→ **Goal**
Begin with the line that contains "What three.js and" and end with the line that contains "const padEdge = 0.4;", transcribing exactly each line in that stretch and no other.

→ **Provided data**

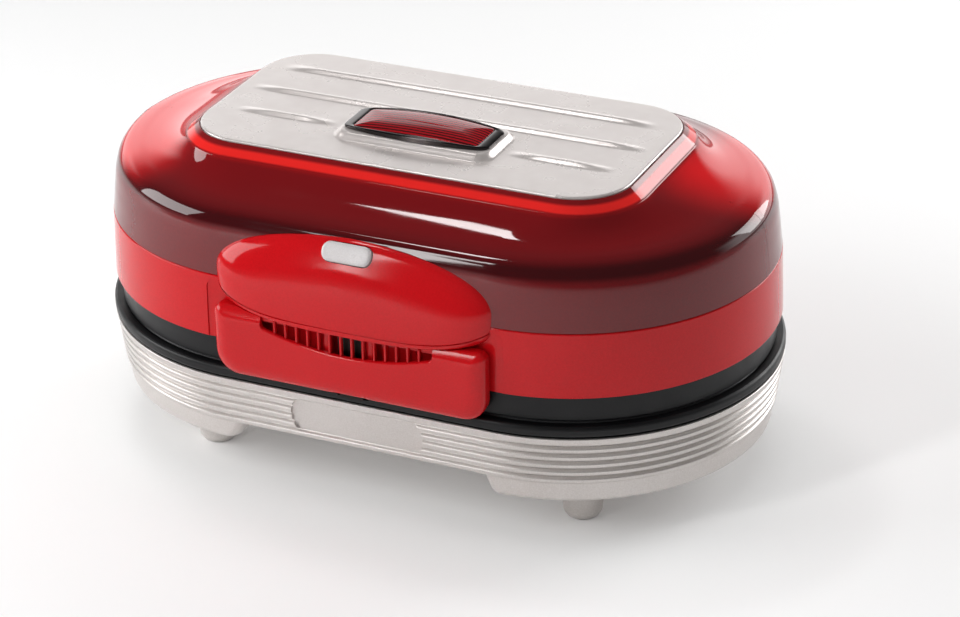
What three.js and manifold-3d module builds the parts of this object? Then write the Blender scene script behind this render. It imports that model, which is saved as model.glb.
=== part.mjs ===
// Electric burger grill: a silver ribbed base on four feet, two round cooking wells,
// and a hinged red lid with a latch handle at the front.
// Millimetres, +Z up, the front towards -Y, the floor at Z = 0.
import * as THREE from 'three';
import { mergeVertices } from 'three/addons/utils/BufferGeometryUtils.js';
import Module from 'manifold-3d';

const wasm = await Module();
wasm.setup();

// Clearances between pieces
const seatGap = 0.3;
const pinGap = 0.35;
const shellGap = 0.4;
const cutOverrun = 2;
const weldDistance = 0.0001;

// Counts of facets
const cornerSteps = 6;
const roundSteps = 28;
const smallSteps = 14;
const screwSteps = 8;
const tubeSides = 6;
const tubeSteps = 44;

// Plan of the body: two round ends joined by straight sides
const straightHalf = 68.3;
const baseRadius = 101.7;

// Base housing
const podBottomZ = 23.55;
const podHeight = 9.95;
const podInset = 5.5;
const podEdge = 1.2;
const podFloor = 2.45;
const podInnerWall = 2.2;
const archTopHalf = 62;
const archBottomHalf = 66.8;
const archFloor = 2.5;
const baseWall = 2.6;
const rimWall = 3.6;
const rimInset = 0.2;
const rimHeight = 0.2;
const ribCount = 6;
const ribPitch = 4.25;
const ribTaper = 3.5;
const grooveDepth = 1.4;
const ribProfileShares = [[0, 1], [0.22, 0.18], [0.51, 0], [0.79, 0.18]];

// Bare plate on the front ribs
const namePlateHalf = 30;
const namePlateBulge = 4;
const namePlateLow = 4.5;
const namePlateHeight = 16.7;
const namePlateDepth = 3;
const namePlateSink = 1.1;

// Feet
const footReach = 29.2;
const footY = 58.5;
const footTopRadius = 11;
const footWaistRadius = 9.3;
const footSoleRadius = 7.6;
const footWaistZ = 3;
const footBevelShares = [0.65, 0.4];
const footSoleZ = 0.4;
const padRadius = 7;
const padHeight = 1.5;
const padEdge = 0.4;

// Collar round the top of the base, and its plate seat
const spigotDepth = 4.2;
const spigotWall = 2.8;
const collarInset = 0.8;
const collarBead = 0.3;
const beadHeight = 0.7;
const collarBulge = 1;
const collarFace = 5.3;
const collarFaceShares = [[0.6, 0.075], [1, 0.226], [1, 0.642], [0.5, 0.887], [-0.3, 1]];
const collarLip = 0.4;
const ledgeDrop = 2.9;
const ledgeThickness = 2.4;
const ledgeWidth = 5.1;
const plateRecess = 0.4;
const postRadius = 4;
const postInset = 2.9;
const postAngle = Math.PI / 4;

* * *

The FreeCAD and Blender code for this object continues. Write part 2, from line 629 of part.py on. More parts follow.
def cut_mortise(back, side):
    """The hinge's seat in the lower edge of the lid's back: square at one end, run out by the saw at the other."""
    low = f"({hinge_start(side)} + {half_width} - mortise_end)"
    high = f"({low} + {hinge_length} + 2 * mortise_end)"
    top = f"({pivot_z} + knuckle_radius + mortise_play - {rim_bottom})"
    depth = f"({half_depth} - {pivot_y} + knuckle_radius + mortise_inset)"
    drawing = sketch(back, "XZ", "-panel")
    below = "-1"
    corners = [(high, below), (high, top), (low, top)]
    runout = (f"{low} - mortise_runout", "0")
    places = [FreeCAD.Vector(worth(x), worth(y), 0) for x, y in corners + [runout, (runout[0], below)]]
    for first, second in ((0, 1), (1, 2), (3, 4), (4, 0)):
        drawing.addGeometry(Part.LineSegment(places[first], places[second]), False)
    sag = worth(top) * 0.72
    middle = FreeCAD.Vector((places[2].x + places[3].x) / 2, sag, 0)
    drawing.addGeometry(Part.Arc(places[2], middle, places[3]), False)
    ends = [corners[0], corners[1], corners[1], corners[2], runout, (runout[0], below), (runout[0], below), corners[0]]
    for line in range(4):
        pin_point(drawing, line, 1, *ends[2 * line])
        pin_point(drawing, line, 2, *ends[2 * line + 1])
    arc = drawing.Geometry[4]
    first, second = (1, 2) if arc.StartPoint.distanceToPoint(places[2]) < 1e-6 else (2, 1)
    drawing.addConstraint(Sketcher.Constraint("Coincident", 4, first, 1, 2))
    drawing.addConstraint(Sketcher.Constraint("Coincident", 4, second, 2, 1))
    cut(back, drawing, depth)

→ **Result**
What three.js and manifold-3d module builds the parts of this object? Then write the Blender scene script behind this render. It imports that model, which is saved as model.glb.
=== part.mjs ===
// Electric burger grill: a silver ribbed base on four feet, two round cooking wells,
// and a hinged red lid with a latch handle at the front.
// Millimetres, +Z up, the front towards -Y, the floor at Z = 0.
import * as THREE from 'three';
import { mergeVertices } from 'three/addons/utils/BufferGeometryUtils.js';
import Module from 'manifold-3d';

const wasm = await Module();
wasm.setup();

// Clearances between pieces
const seatGap = 0.3;
const pinGap = 0.35;
const shellGap = 0.4;
const cutOverrun = 2;
const weldDistance = 0.0001;

// Counts of facets
const cornerSteps = 6;
const roundSteps = 28;
const smallSteps = 14;
const screwSteps = 8;
const tubeSides = 6;
const tubeSteps = 44;

// Plan of the body: two round ends joined by straight sides
const straightHalf = 68.3;
const baseRadius = 101.7;

// Base housing
const podBottomZ = 23.55;
const podHeight = 9.95;
const podInset = 5.5;
const podEdge = 1.2;
const podFloor = 2.45;
const podInnerWall = 2.2;
const archTopHalf = 62;
const archBottomHalf = 66.8;
const archFloor = 2.5;
const baseWall = 2.6;
const rimWall = 3.6;
const rimInset = 0.2;
const rimHeight = 0.2;
const ribCount = 6;
const ribPitch = 4.25;
const ribTaper = 3.5;
const grooveDepth = 1.4;
const ribProfileShares = [[0, 1], [0.22, 0.18], [0.51, 0], [0.79, 0.18]];

// Bare plate on the front ribs
const namePlateHalf = 30;
const namePlateBulge = 4;
const namePlateLow = 4.5;
const namePlateHeight = 16.7;
const namePlateDepth = 3;
const namePlateSink = 1.1;

// Feet
const footReach = 29.2;
const footY = 58.5;
const footTopRadius = 11;
const footWaistRadius = 9.3;
const footSoleRadius = 7.6;
const footWaistZ = 3;
const footBevelShares = [0.65, 0.4];
const footSoleZ = 0.4;
const padRadius = 7;
const padHeight = 1.5;
const padEdge = 0.4;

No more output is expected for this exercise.